# THE REQUEST
Collect all the lines that mention the word "part".

# THE DATA
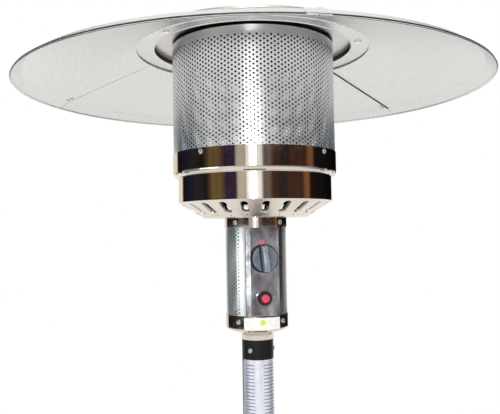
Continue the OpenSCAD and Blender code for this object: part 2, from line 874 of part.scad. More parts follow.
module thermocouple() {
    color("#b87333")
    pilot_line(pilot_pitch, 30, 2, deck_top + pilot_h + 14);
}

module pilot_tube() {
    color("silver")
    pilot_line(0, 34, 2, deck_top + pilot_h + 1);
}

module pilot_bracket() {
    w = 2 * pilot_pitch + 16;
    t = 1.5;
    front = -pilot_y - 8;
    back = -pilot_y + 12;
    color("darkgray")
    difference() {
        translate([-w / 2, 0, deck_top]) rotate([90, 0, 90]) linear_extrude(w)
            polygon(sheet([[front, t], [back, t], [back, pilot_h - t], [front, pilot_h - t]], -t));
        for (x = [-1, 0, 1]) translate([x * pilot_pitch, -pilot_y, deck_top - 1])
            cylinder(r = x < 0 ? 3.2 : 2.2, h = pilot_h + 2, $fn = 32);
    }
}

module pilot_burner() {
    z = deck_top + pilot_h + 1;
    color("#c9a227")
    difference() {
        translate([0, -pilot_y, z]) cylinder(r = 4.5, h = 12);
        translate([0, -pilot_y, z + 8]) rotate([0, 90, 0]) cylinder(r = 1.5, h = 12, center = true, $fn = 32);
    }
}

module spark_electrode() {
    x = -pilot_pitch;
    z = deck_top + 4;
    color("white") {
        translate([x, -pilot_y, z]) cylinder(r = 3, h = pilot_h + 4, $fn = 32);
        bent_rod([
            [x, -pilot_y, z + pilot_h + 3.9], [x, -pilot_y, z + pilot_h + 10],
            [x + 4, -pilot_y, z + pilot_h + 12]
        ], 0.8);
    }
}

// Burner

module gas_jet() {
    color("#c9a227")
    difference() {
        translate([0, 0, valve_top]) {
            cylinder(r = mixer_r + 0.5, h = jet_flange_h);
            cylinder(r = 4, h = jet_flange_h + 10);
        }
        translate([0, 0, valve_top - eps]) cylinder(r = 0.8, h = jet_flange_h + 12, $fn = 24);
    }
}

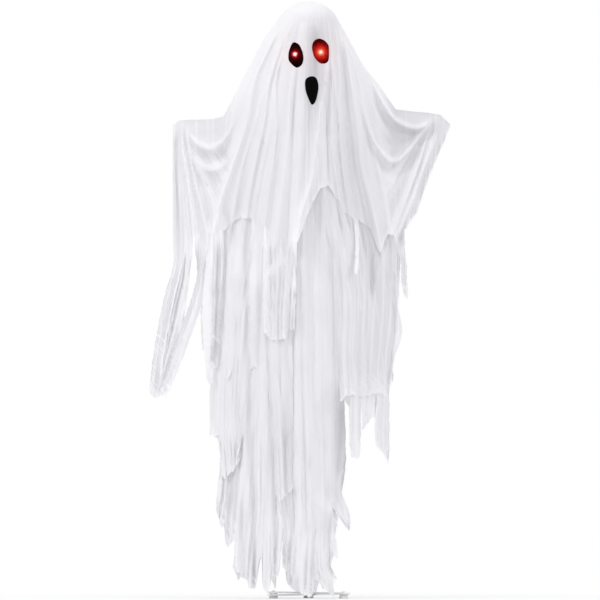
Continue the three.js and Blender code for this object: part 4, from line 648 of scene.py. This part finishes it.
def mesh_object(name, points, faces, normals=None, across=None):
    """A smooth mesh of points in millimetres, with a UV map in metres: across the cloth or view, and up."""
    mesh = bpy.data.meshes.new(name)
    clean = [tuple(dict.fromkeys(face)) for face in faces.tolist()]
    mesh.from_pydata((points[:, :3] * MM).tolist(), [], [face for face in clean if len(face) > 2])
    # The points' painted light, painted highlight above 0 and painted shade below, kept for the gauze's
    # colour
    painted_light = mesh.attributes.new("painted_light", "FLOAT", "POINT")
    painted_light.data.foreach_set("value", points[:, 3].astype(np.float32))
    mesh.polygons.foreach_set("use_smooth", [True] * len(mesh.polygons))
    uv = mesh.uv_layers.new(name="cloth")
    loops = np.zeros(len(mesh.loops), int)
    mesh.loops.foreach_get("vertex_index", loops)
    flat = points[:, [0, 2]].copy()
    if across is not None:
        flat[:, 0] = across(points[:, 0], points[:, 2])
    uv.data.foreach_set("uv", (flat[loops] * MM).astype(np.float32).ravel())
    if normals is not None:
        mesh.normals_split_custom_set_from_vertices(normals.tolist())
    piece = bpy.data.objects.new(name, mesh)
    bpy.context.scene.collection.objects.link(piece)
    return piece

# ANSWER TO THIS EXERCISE
Continue the OpenSCAD and Blender code for this object: part 2, from line 874 of part.scad. More parts follow.
Continue the three.js and Blender code for this object: part 4, from line 648 of scene.py. This part finishes it.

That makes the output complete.